Through his time at UD, Lobo grew as a musician and developed the skill to do something few undergraduate composition students have the opportunity to do: write a piece for a 15-member ensemble.

Lobo said that classical music today isn’t like classical music from 200 years ago. His music has influences from jazz, Latin American folk music and pop music. 

“It is an auditory soundscape that feels as if it’s alive, as if it’s a creature that’s slowly morphing and slowly changing,” he said. 

He compared modern composers to scientists experimenting to discover something new or sounds that have never been heard before. It may not sound like anything you hear on the radio, but it is part of being a musician and a scholar.

Lobo and Yoshiaki Onishi rehearse “deluge” with members of the Delaware Chamber Music Collective.
Lobo and Yoshiaki Onishi rehearse “deluge” with members of the Delaware Chamber Music Collective.

As if writing the piece wasn’t hard enough, Lobo had to overcome another challenge: compiling a group of musicians to perform it. Unlike participation in University ensembles, which is tied to course requirements for music students, playing in a friend’s recital is strictly voluntary. Finding 15 musicians with the time to rehearse and perform a sinfonietta is no easy feat.

Thanks to Lobo’s determination, and with guidance from assistant professor of music composition Yoshiaki Onishi, Deluge had its premiere performance on May 13, along with pieces by other senior composition students and a short opera written by adjunct professor Rachael Smith. Members of the Delaware Chamber Music Collective, a group of graduate music students, performed the concert, and Onishi conducted.

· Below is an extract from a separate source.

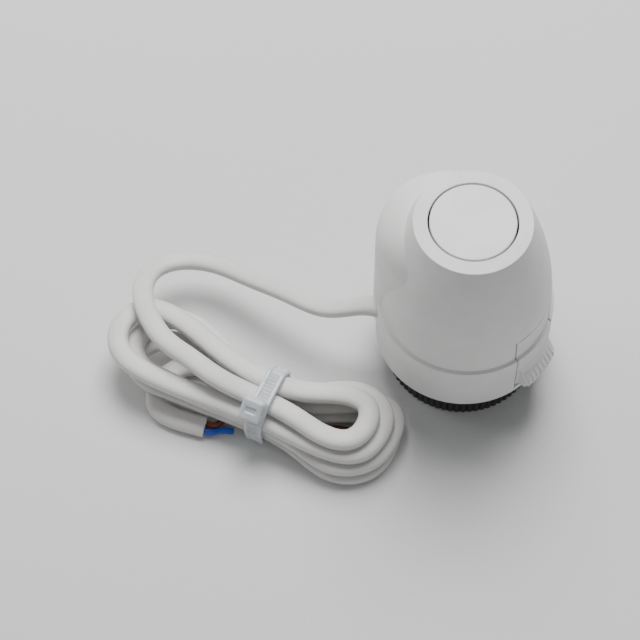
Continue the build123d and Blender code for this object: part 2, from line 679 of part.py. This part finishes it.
os.makedirs("parts", exist_ok=True)
NODES = {
    "housing_shell": housing_shell(),
    "release_latch": release_latch(),
    "indicator_cap": indicator_cap(),
    "coupling_ring": coupling_ring(),
    "locking_ring": locking_ring(),
    "bottom_cover": bottom_cover(),
    "base_frame": base_frame(),
    "frame_screws": frame_screws(),
    "lifting_cage": lifting_cage(),
    "pressure_foot": pressure_foot(),
    "closing_spring": closing_spring(),
    "spring_washer": spring_washer(),
    "wax_capsule": wax_capsule(),
    "capsule_guide": capsule_guide(),
    "wax_piston": wax_piston(),
    "ptc_heater": ptc_heater(),
    "lower_contact": contact(PEDESTAL_TOP_Z, LOWER_STRIP_Y),
    "upper_contact": contact(CAPSULE_Z - CONTACT_T, UPPER_STRIP_Y),
    "crimp_terminals": crimp_terminals(),
    "cable_clamp": cable_clamp(),
    "cable_sheath": cable_sheath(),
    "blue_tail": core_tail(-1.0, UPPER_STRIP_Y, 27.0),
    "brown_tail": core_tail(1.0, LOWER_STRIP_Y, 24.5),
    "blue_core": free_core(-CORE_PITCH / 2, BLUE_PLACES),
    "brown_core": free_core(CORE_PITCH / 2, BROWN_PLACES),
    "cable_tie": cable_tie(),
}
for name, shape in NODES.items():
    export_step(shape, f"parts/{name}.step")
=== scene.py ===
"""Looks for the valve actuator head: procedural materials, the tied cable, the strap, stage and camera."""
import bmesh
import bpy
import json
import math
import numpy as np
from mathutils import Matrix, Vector


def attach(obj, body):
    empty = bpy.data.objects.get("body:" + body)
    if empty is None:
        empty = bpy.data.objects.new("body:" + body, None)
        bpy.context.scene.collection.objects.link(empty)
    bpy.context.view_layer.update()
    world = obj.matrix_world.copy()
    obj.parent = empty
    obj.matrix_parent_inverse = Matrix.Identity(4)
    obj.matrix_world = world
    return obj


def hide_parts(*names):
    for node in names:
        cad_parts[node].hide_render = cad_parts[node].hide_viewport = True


MM = 0.001
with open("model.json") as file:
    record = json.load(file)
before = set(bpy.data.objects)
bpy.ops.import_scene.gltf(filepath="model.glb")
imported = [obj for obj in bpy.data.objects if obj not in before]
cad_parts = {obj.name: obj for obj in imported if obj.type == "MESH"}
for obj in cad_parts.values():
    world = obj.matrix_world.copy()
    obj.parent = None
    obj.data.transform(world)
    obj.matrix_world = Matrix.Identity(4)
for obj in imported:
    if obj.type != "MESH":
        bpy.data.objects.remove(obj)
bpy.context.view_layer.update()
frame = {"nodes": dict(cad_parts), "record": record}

# ---------------------------------------------------------------- driving dimensions, in millimetres
SHEATH_W = 5.3
SHEATH_H = 3.1
SHEATH_CORNER = 3.0         # power of the flat-oval outline, 2 is an ellipse
EXIT = (-18.6, -13.8, 21.4)
HEADING = math.radians(22.0)
INSIDE = 5.0
COIL_PLACE = (-26.9, -46.8)
COIL_TILT = math.radians(12.0)
COIL_TURNS = 3.925
COIL_REST_Z = 1.6
LAYER = 3.2
TIE_LIFT = 1.25
HALF_TURNS = (              # reach, bulge on the near side and on the far side, shift of the far end
    (25.5, 4.5, 7.0, 3.5),
    (42.5, 6.0, 9.0, 3.0),
    (28.5, 4.5, 11.0, 2.5),
    (37.5, 3.5, 11.5, 1.0),
    (31.0, 9.0, 8.5, 7.0),
    (36.5, 3.5, 8.0, -0.5),
    (31.0, 9.0, 8.0, 5.5),
    (28.5, 5.5, 8.0, -4.5),
)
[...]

“I’m really happy that we could get this to happen at the university,” Lobo said. “The logistics of such a large piece make it really difficult, but it’s a magical moment for a composer when the music is heard for the first time by a live audience.” 

The child of two university professors, Lobo said his parents have been surprised that from the start he has worked one-on-one with professors and that the mentorship he received matches the level of graduate study. 

In the fall, Lobo will begin his graduate studies at Peabody Institute of John Hopkins University, studying composition under Pulitzer Prize Finalist Felipe Lara and classical guitar with Franco Platino.